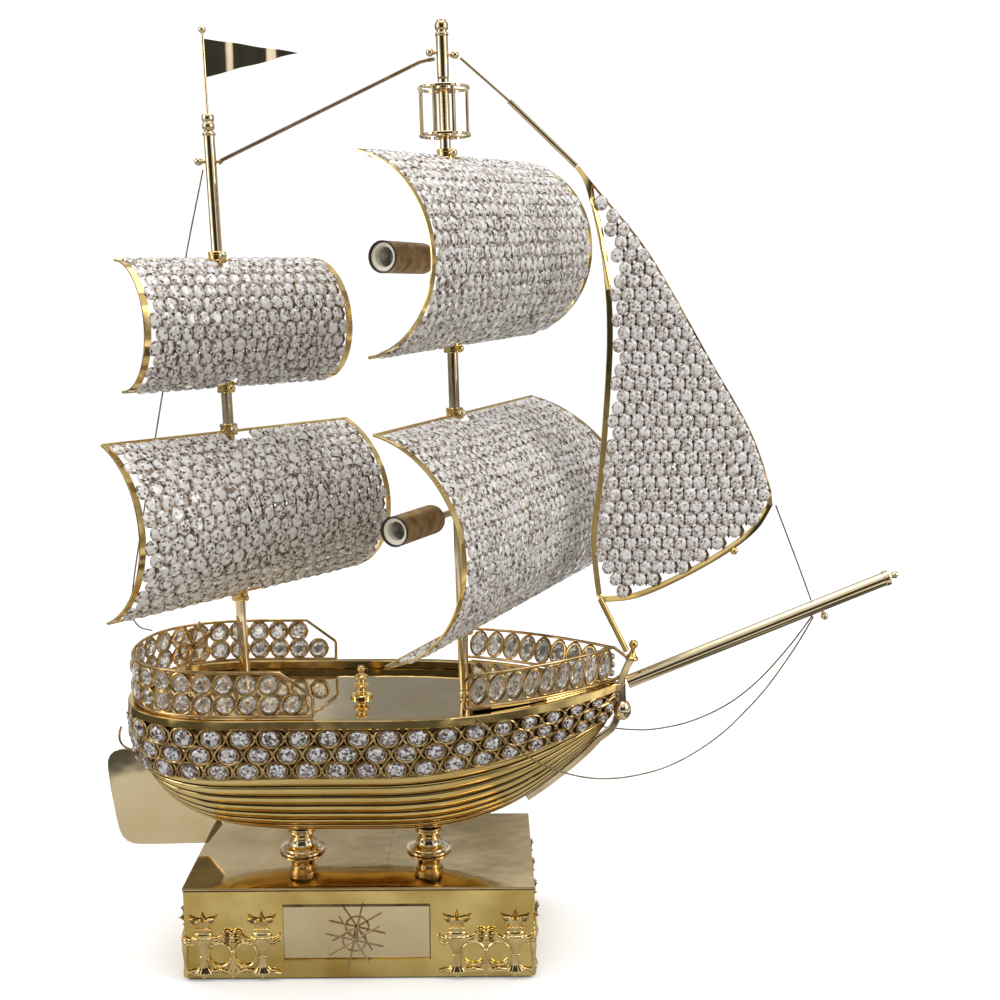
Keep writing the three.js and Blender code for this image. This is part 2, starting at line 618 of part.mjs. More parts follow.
function makeMasts() {
  const r = MAST_RADIUS;
  const mizzenHeight = MIZZEN.top - MIZZEN.foot;
  const mizzenTube = MIZZEN.tube - MIZZEN.foot;
  const mizzen = [
    [0, 0], [9, 0], [9, 2], [6, 4], [r, 5], [r, mizzenTube - 40], [5.5, mizzenTube - 39],
    [5.5, mizzenTube - 2],
    [4.6, mizzenTube], [3.2, mizzenTube + 3], [4.8, mizzenTube + 7], [3, mizzenTube + 11],
    [2.6, mizzenHeight], [PENNANT.bore, mizzenHeight], [PENNANT.bore, mizzenHeight - PENNANT.depth],
    [0, mizzenHeight - PENNANT.depth],
  ];
  const mizzenBody = turned(mizzen, mastPoint(MIZZEN, MIZZEN.foot), mastPoint(MIZZEN, MIZZEN.top), 12);
  const screw = (mast, z, side) => {
    const [x] = mastPoint(mast, z);
    return [rod([x + 4 * side, 0, z], [x + 8.5 * side, 0, z], 1.5, 8), ball([x + 11 * side, 0, z], 3.5, 8)];
  };
  place("mizzen_mast", join(mizzenBody, ...screw(MIZZEN, 740, -1)), brass);

  const mainHeight = MAIN.top - MAIN.foot;
  const mainTube = MAIN.tube - MAIN.foot;
  const main = [
    [0, 0], [6.2, 0], [6.2, 2], [5.2, 4], [r, 5], [r, mainTube - 20], [5.5, mainTube - 19],
    [5.5, mainTube - 1],
    [4.4, mainTube], [2.8, mainTube + 4], [4.4, mainTube + 8], [4.4, mainTube + 14], [2.6, mainTube + 17],
    [3, mainTube + 19.5], [0, mainHeight],
  ];
  const mainBody = turned(main, mastPoint(MAIN, MAIN.foot), mastPoint(MAIN, MAIN.top), 12);
  place("main_mast", join(mainBody, ...screw(MAIN, 832.5, -1), ...screw(MAIN, 830.5, 1)), brass);
}

function makeCrowsNest() {
  const [low, high] = [761.5, 805];
  const radius = 23;
  const hoop = [[radius - 2, 0], [radius, 0], [radius, 2.4], [radius - 2, 2.4], [radius - 2, 0]];
  const bore = MAST_RADIUS + 2 * GAP;
  const hub = [[bore, 0], [8.5, 0], [8.5, 3], [bore, 3], [bore, 0]];
  const pieces = [];
  for (const z of [low, high]) {
    pieces.push(turned(hoop, mastPoint(MAIN, z), mastPoint(MAIN, z + 1), 12));
    pieces.push(turned(hub, mastPoint(MAIN, z), mastPoint(MAIN, z + 1), 8));
  }
  for (let i = 0; i < 8; i++) {
    const angle = (Math.PI * (i + 0.5)) / 4;
    const at = (reach, z) => [mastX(MAIN, z) + reach * Math.cos(angle), reach * Math.sin(angle), z];
    pieces.push(rod(at(radius - 1, low + 1), at(radius - 1, high + 1), 1.1, 4));
    if (i % 4 === 0) pieces.push(rod(at(7, low + 1.2), at(radius - 1, low + 1.2), 1, 4));
    if (i % 4 === 0) pieces.push(rod(at(7, high + 1.2), at(radius - 1, high + 1.2), 1, 4));
  }
  place("crows_nest", join(...pieces), brass);
}

function makePennant() {
  const low = MIZZEN.top - PENNANT.depth + GAP;
  const shaft = rod(mastPoint(MIZZEN, low), mastPoint(MIZZEN, PENNANT.top - 2), PENNANT.rod, 8);
  const knob = ball(mastPoint(MIZZEN, PENNANT.top), 3.2, 8);
  const [x] = mastPoint(MIZZEN, 827);
  const cloth = uprightPlate([[x, 811], [x + 82, 832], [x - 0.5, 843.5]], 0.8);
  place("pennant", join(shaft, knob, cloth), mirror);
}

function bowspritPoint(distance, rise = 0) {
  const angle = degrees(BOWSPRIT.rise);
  const x = BOWSPRIT.x + distance * Math.cos(angle) - rise * Math.sin(angle);
  return [x, 0, BOWSPRIT.z + distance * Math.sin(angle) + rise * Math.cos(angle)];
}

function makeBowsprit() {
  const [r, length] = [BOWSPRIT.radius, BOWSPRIT.length];
  const profile = [
    [0, 0], [r + 1.2, 0], [r + 1.2, 3], [r, 4], [r, length - 6], [r + 0.8, length - 5],
    [r + 0.8, length - 1], [3, length], [2.2, length + 2], [3.6, length + 5], [2.2, length + 8],
    [0, length + 8.6],
  ];
  const spar = turned(profile, bowspritPoint(0), bowspritPoint(1), 12);
  const at = 190.5;
  const screw = rod(bowspritPoint(at, -4), bowspritPoint(at, -9), 1.5, 8);
  place("bowsprit", join(spar, screw, ball(bowspritPoint(at, -12), 3.6, 8)), brass);
}

// The wires' routes: [x, y, z] points, chosen by eye.
const STERN_STAY = [
  [-132.5, 0, 733], [-152, 3, 656], [-180, 10, 535], [-205, 20, 425], [-223, 28, 340], [-226, 33, 318],
  [-220, 37, 305], [-208.5, 39, 300.8],
];
const JIB_SHEET = [[387.5, 0, 430.5], [399, 0, 402.5], [412, 0, 371], [424.6, 0, 339.2]];
const BOBSTAY = [
  [427, -2, 323.6], [416, -5, 305], [400, -9, 281], [380, -14, 255], [358, -20, 233], [338, -28, 217.5],
  [316, -36, 205], [296, -44, 197], [277, -51, 192], [256, -59, 190], [236, -66, 190], [213, -73, 193],
  [190, -79, 200], [165, -84, 212], [138, -87, 230], [110, -86.5, 251],
];

function makeRigging() {
  const rodPoints = (points, radius, sides) => {
    const pieces = [];
    for (let i = 1; i < points.length; i++) pieces.push(rod(points[i - 1], points[i], radius, sides));
    for (let i = 1; i + 1 < points.length; i++) pieces.push(ball(points[i], radius * 1.05, 8));
    return join(...pieces);
  };
  const masthead = rodPoints([[-117.5, 0, 740.4], [62, 0, 825.4], [73.3, 0, 827]], 1.7, 8);
  place("masthead_rod", masthead, brass);
  const thin = rod([95.6, 0, 828], [139, 0, 791.4], 1.2, 8);
  const sleeve = rod([138, 0, 792.2], [193, 0, 741.2], 2.4, 10);
  place("jib_stay_rod", join(thin, sleeve), brass);
  place("stern_stay", tube(STERN_STAY, WIRE_RADIUS, 20), steel);
  place("jib_sheet", tube(JIB_SHEET, WIRE_RADIUS, 4), steel);
  place("bobstay_starboard", tube(BOBSTAY, WIRE_RADIUS, 24), steel);
  place("bobstay_port", tube(BOBSTAY.map(([x, y, z]) => [x, -y, z]), WIRE_RADIUS, 24), steel);
}

// ---- jib ----
const JIB = {
  luff: [[196.6, 735.4], [207.5, 716], [222, 655], [227.5, 580], [222, 469], [215.4, 400], [222, 338]],
  foot: [[222, 338], [258, 341.5], [300, 359.5], [344.5, 385.5], [372, 409], [386, 434]],
  leech: [[386, 434], [363, 497], [322, 566], [265, 660], [217, 717], [200, 738]],
};

function makeJib() {
  const curve = (points) => new THREE.SplineCurve(points.map(([x, z]) => new THREE.Vector2(x, z)));
  const edge = (points, inset, from, to, count) => {
    const line = curve(points);
    const out = [];
    for (let i = 0; i <= count; i++) {
      const t = lerp(from, to, i / count);
      const point = line.getPoint(t);
      const along = line.getTangent(t);
      out.push([point.x - along.y * inset, point.y + along.x * inset]);
    }
    return out;
  };
  const outer = [
    ...edge(JIB.luff, 0, 0, 1, 14), ...edge(JIB.foot, 0, 0.06, 1, 9), ...edge(JIB.leech, 0, 0.06, 1, 9),
  ];
  const inner = (extra, trim) => [
    ...edge(JIB.luff, STRIP.width + extra, 0.3 + trim, 0.975 - trim, 12),
    ...edge(JIB.foot, STRIP.width - 1 + extra, 0.05 + trim, 0.955 - trim, 9),
    ...edge(JIB.leech, 2.6 + extra, 0.04 + trim, 0.72 - trim, 9),
  ];
  const ring = uprightPlate(outer, 3, inner(0, 0));
  const post = rod([247.4, 0, 296.4], [224.9, 0, 341], 3, 10);
  const knob = ball([350, 0, 387], 3.6, 8);
  place("jib_frame", join(ring, post, knob), brass);
  place("jib_crystals", uprightPlate(inner(0.6, 0.01), CRYSTAL_THICKNESS), crystal);
}

// ---- square sails ----
// A point of a sail: across runs from -1 at the near end of the yard to 1, down from 0 to 1.
function sailPoint(sail, across, down, offset = 0) {
  const height = sail.top - sail.bottom;
  const radius = (height * height) / (8 * sail.belly) + sail.belly / 2;
  const half = Math.asin(Math.min(1, height / 2 / radius));
  const arc = half * (1 - 2 * down);
  const z = (sail.top + sail.bottom) / 2 + (radius + offset) * Math.sin(arc);
  const bulge = sail.belly - radius + (radius + offset) * Math.cos(arc);
  const drop = (sail.top - z) / height;
  const length = lerp(sail.topLength, sail.bottomLength, drop);
  const along = (across * length) / 2 + lerp(sail.topShift, sail.bottomShift, drop);
  const yaw = degrees(sail.yaw);
  const x = mastX(sail.mast, z) + along * Math.cos(yaw) + bulge * Math.sin(yaw);
  const y = along * Math.sin(yaw) - bulge * Math.cos(yaw);
  return [x, y, z + (2 * sail.tilt * along) / sail.topLength];
}

function makeSail(name, sail) {
  const edge = 1 - (2 * STRIP.width) / sail.topLength;
  const strip = (from, to) => sheet(
    (u, v, offset) => sailPoint(sail, lerp(from, to, u), v, offset),
    1, 10, -STRIP.thickness / 2, STRIP.thickness / 2,
  );
  const yard = (down) => rod(sailPoint(sail, -0.99, down), sailPoint(sail, 0.99, down), 1.4, 6);
  const collar = (z, direction) => {
    const low = z - COLLAR.height / 2 - direction * 2;
    return rod(mastPoint(sail.mast, low), mastPoint(sail.mast, low + COLLAR.height), COLLAR.radius, 10);
  };
  const [under, over] = [mastPoint(sail.mast, sail.bottom - 20), mastPoint(sail.mast, sail.top + 20)];
  const bore = rod(under, over, COLLAR.bore, 10);
  const screwTurn = degrees(-55);
  const aim = (mast, z, reach) => [
    mastX(mast, z) + reach * Math.cos(screwTurn), reach * Math.sin(screwTurn), z,
  ];
  const screwHeight = sail.top + 3;
  const screwHole = rod(aim(sail.mast, screwHeight, 3), aim(sail.mast, screwHeight, 12), 1.8, 6);
  const lowHeight = sail.bottom - 3;
  const pieces = [strip(-1, -edge), strip(edge, 1), yard(0), yard(1)];
  pieces.push(collar(sail.top, -1), collar(sail.bottom, 1));
  pieces.push(rod(aim(sail.mast, lowHeight, 7), aim(sail.mast, lowHeight, 10.5), 1.5, 6));
  pieces.push(ball(aim(sail.mast, lowHeight, 12.5), 3.5, 6));
  place(`${name}_frame`, cut(join(...pieces), bore, screwHole), brass);

  const inner = edge - 0.01;
  const panel = sheet(
    (u, v, offset) => sailPoint(sail, lerp(-inner, inner, u), lerp(0.03, 0.97, v), offset),
    4, 10, -CRYSTAL_THICKNESS / 2, CRYSTAL_THICKNESS / 2,
  );
  const notch = rod(under, over, COLLAR.radius + 0.8, 10);
  const screwRoom = (z) => rod(aim(sail.mast, z, 5), aim(sail.mast, z, 20), 4.6, 6);
  const clear = cut(panel, notch, screwRoom(screwHeight), screwRoom(lowHeight));
  place(`${name}_crystals`, clear, crystal);

  const screw = [rod(aim(sail.mast, screwHeight, 5.2), aim(sail.mast, screwHeight, 11), 1.4, 6)];
  screw.push(ball(aim(sail.mast, screwHeight, 12.5), 3.5, 8));
  place(`${name}_clamp_screw`, join(...screw), brass);
}

// ---- lampholders ----
function makeLampholder(name, z) {
  const turn = degrees(LAMP.turn);
  const at = (distance) => [
    mastX(MAIN, z) - distance * Math.cos(turn), -distance * Math.sin(turn), z,
  ];
  const bore = MAST_RADIUS + GAP;
  const collar = [[bore, 0], [8, 0], [8, 10], [bore, 10], [bore, 0]];
  const ring = turned(collar, mastPoint(MAIN, z - 5), mastPoint(MAIN, z + 5), 10);
  const arm = rod(at(7), at(LAMP.near - 1), LAMP.arm, 8);
  const mouth = LAMP.far - LAMP.near - 2;
  const cup = [
    [0, 0], [LAMP.insert - 2, 0], [LAMP.insert, 3], [LAMP.insert, mouth], [LAMP.socket, mouth],
    [LAMP.socket, mouth - 26], [0, mouth - 26],
  ];
  const insert = turned(cup, at(LAMP.near), at(LAMP.far), 14);
  const boss = rod(at(LAMP.near - 2), at(LAMP.near + 2), 5, 8);
  place(`lampholder_${name}`, join(ring, arm, insert, boss), ceramic);
  const [low, high] = [LAMP.insert + GAP, LAMP.sleeve];
  const length = LAMP.far - LAMP.near - 3;
  const sleeve = [[low, 0], [high, 0], [high, length], [low, length], [low, 0]];
  place(`lamp_sleeve_${name}`, turned(sleeve, at(LAMP.near + 3), at(LAMP.far), 14), darkBrass);
}

makeBase();
makeEmblemWheel();
makeCastings();
makePedestals();
makeHull();
makeAftRail();
makeForeRail();
makeStem();
makeRudder();
makeDeckFittings();
makeMasts();
makeCrowsNest();
makePennant();
makeBowsprit();
makeRigging();
makeJib();
for (const [name, sail] of Object.entries(SAILS)) makeSail(name, sail);
for (const [name, z] of Object.entries(LAMP_HEIGHTS)) makeLampholder(name, z);

export default lamp;
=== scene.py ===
# A polished brass sailing-ship table lamp with crystal sails. Shapes are worked out in millimetres and
# stored in metres. The hull's and the sails' formulas repeat those of the CAD part.
import math
import random

import bmesh
import bpy
import numpy as np
from mathutils import Matrix, Vector


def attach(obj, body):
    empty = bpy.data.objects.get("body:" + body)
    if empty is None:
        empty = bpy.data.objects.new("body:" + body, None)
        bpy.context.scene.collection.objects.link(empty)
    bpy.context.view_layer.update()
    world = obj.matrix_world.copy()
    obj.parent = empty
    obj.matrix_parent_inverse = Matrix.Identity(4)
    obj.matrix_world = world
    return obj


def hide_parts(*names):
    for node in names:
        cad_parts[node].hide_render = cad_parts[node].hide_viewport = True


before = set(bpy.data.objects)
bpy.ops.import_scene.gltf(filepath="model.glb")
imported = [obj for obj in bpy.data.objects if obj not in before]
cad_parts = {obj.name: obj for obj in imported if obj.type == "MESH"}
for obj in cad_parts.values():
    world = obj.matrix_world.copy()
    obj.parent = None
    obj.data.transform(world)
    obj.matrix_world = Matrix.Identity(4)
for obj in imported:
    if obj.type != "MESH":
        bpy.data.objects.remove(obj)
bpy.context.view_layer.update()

random.seed(11)
MM = 0.001
GAP = 0.3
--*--
▶ **Direction**:
Repeat word for word the lines from the line containing "cad_parts[node].hide_render = cad_parts[node].hide_viewport" to the line containing "bpy.data.objects.remove(obj)", both lines included; nothing else should appear.

▶ **Right answer**:
        cad_parts[node].hide_render = cad_parts[node].hide_viewport = True


before = set(bpy.data.objects)
bpy.ops.import_scene.gltf(filepath="model.glb")
imported = [obj for obj in bpy.data.objects if obj not in before]
cad_parts = {obj.name: obj for obj in imported if obj.type == "MESH"}
for obj in cad_parts.values():
    world = obj.matrix_world.copy()
    obj.parent = None
    obj.data.transform(world)
    obj.matrix_world = Matrix.Identity(4)
for obj in imported:
    if obj.type != "MESH":
        bpy.data.objects.remove(obj)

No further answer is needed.